■ To do ■
Could you give the data below again, exactly and completely?

■ Data block ■
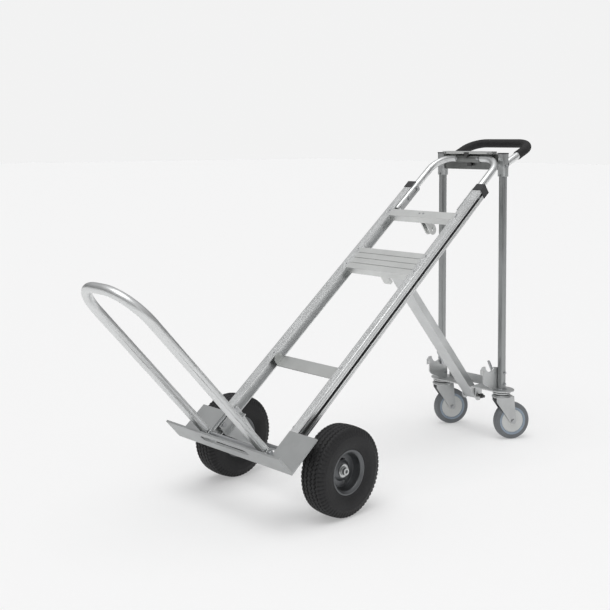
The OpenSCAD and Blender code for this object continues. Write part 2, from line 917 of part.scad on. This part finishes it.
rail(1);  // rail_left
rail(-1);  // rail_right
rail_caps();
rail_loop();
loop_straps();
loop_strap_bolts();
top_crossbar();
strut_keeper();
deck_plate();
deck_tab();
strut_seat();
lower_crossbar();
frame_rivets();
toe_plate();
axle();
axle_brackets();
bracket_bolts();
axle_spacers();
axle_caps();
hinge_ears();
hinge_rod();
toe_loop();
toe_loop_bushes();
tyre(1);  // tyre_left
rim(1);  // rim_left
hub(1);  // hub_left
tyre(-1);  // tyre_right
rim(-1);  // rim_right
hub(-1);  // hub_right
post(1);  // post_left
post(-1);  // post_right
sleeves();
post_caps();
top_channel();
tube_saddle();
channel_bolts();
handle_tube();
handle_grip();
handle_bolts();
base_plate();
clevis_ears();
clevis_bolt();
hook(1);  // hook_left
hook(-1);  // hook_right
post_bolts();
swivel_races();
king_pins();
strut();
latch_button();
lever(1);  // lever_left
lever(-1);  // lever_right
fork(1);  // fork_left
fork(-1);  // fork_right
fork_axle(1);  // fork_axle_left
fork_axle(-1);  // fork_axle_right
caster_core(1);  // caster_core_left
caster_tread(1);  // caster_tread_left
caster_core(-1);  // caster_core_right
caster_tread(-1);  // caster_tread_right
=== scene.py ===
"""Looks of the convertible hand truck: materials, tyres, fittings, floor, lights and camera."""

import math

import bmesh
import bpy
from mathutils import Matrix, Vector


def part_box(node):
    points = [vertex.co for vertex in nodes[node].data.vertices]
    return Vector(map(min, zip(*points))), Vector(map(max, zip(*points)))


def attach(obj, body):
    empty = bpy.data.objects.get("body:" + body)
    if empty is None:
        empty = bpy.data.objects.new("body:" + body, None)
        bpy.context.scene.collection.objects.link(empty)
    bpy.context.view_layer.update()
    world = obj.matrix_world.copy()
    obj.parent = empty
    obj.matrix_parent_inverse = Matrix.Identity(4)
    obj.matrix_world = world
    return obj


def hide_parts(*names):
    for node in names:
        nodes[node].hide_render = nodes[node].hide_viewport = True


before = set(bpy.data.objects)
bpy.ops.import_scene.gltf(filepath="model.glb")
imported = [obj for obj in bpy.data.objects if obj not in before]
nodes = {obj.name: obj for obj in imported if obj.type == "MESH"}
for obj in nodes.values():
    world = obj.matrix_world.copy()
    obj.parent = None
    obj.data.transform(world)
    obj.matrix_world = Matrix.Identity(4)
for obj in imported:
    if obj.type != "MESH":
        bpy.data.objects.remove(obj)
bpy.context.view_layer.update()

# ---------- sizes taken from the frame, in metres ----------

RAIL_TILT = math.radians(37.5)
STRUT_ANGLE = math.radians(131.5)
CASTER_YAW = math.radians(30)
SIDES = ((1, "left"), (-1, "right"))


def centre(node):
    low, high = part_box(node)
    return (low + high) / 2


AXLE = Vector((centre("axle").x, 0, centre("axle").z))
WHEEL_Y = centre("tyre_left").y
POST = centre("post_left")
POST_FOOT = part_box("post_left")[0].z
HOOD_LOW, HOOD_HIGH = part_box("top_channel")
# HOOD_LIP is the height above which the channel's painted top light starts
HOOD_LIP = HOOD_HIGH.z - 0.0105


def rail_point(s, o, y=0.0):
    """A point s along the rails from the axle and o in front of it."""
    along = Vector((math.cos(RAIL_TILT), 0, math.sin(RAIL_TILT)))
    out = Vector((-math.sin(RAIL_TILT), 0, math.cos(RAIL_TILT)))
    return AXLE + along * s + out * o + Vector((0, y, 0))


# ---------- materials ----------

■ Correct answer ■
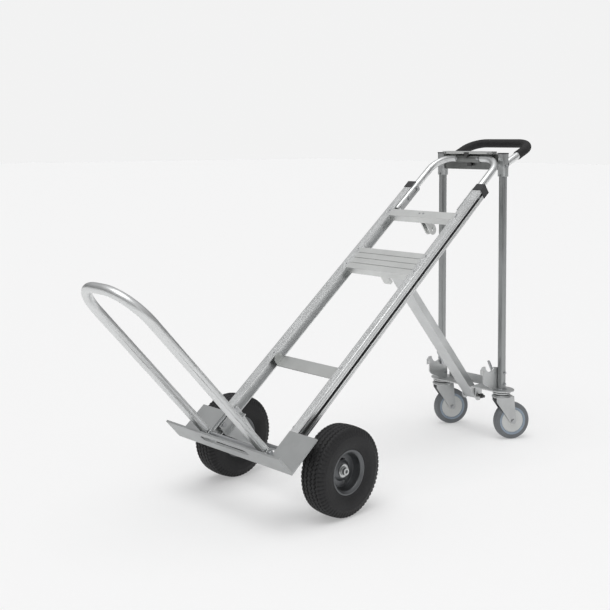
The OpenSCAD and Blender code for this object continues. Write part 2, from line 917 of part.scad on. This part finishes it.
rail(1);  // rail_left
rail(-1);  // rail_right
rail_caps();
rail_loop();
loop_straps();
loop_strap_bolts();
top_crossbar();
strut_keeper();
deck_plate();
deck_tab();
strut_seat();
lower_crossbar();
frame_rivets();
toe_plate();
axle();
axle_brackets();
bracket_bolts();
axle_spacers();
axle_caps();
hinge_ears();
hinge_rod();
toe_loop();
toe_loop_bushes();
tyre(1);  // tyre_left
rim(1);  // rim_left
hub(1);  // hub_left
tyre(-1);  // tyre_right
rim(-1);  // rim_right
hub(-1);  // hub_right
post(1);  // post_left
post(-1);  // post_right
sleeves();
post_caps();
top_channel();
tube_saddle();
channel_bolts();
handle_tube();
handle_grip();
handle_bolts();
base_plate();
clevis_ears();
clevis_bolt();
hook(1);  // hook_left
hook(-1);  // hook_right
post_bolts();
swivel_races();
king_pins();
strut();
latch_button();
lever(1);  // lever_left
lever(-1);  // lever_right
fork(1);  // fork_left
fork(-1);  // fork_right
fork_axle(1);  // fork_axle_left
fork_axle(-1);  // fork_axle_right
caster_core(1);  // caster_core_left
caster_tread(1);  // caster_tread_left
caster_core(-1);  // caster_core_right
caster_tread(-1);  // caster_tread_right
=== scene.py ===
"""Looks of the convertible hand truck: materials, tyres, fittings, floor, lights and camera."""

import math

import bmesh
import bpy
from mathutils import Matrix, Vector


def part_box(node):
    points = [vertex.co for vertex in nodes[node].data.vertices]
    return Vector(map(min, zip(*points))), Vector(map(max, zip(*points)))


def attach(obj, body):
    empty = bpy.data.objects.get("body:" + body)
    if empty is None:
        empty = bpy.data.objects.new("body:" + body, None)
        bpy.context.scene.collection.objects.link(empty)
    bpy.context.view_layer.update()
    world = obj.matrix_world.copy()
    obj.parent = empty
    obj.matrix_parent_inverse = Matrix.Identity(4)
    obj.matrix_world = world
    return obj


def hide_parts(*names):
    for node in names:
        nodes[node].hide_render = nodes[node].hide_viewport = True


before = set(bpy.data.objects)
bpy.ops.import_scene.gltf(filepath="model.glb")
imported = [obj for obj in bpy.data.objects if obj not in before]
nodes = {obj.name: obj for obj in imported if obj.type == "MESH"}
for obj in nodes.values():
    world = obj.matrix_world.copy()
    obj.parent = None
    obj.data.transform(world)
    obj.matrix_world = Matrix.Identity(4)
for obj in imported:
    if obj.type != "MESH":
        bpy.data.objects.remove(obj)
bpy.context.view_layer.update()

# ---------- sizes taken from the frame, in metres ----------

RAIL_TILT = math.radians(37.5)
STRUT_ANGLE = math.radians(131.5)
CASTER_YAW = math.radians(30)
SIDES = ((1, "left"), (-1, "right"))


def centre(node):
    low, high = part_box(node)
    return (low + high) / 2


AXLE = Vector((centre("axle").x, 0, centre("axle").z))
WHEEL_Y = centre("tyre_left").y
POST = centre("post_left")
POST_FOOT = part_box("post_left")[0].z
HOOD_LOW, HOOD_HIGH = part_box("top_channel")
# HOOD_LIP is the height above which the channel's painted top light starts
HOOD_LIP = HOOD_HIGH.z - 0.0105


def rail_point(s, o, y=0.0):
    """A point s along the rails from the axle and o in front of it."""
    along = Vector((math.cos(RAIL_TILT), 0, math.sin(RAIL_TILT)))
    out = Vector((-math.sin(RAIL_TILT), 0, math.cos(RAIL_TILT)))
    return AXLE + along * s + out * o + Vector((0, y, 0))


# ---------- materials ----------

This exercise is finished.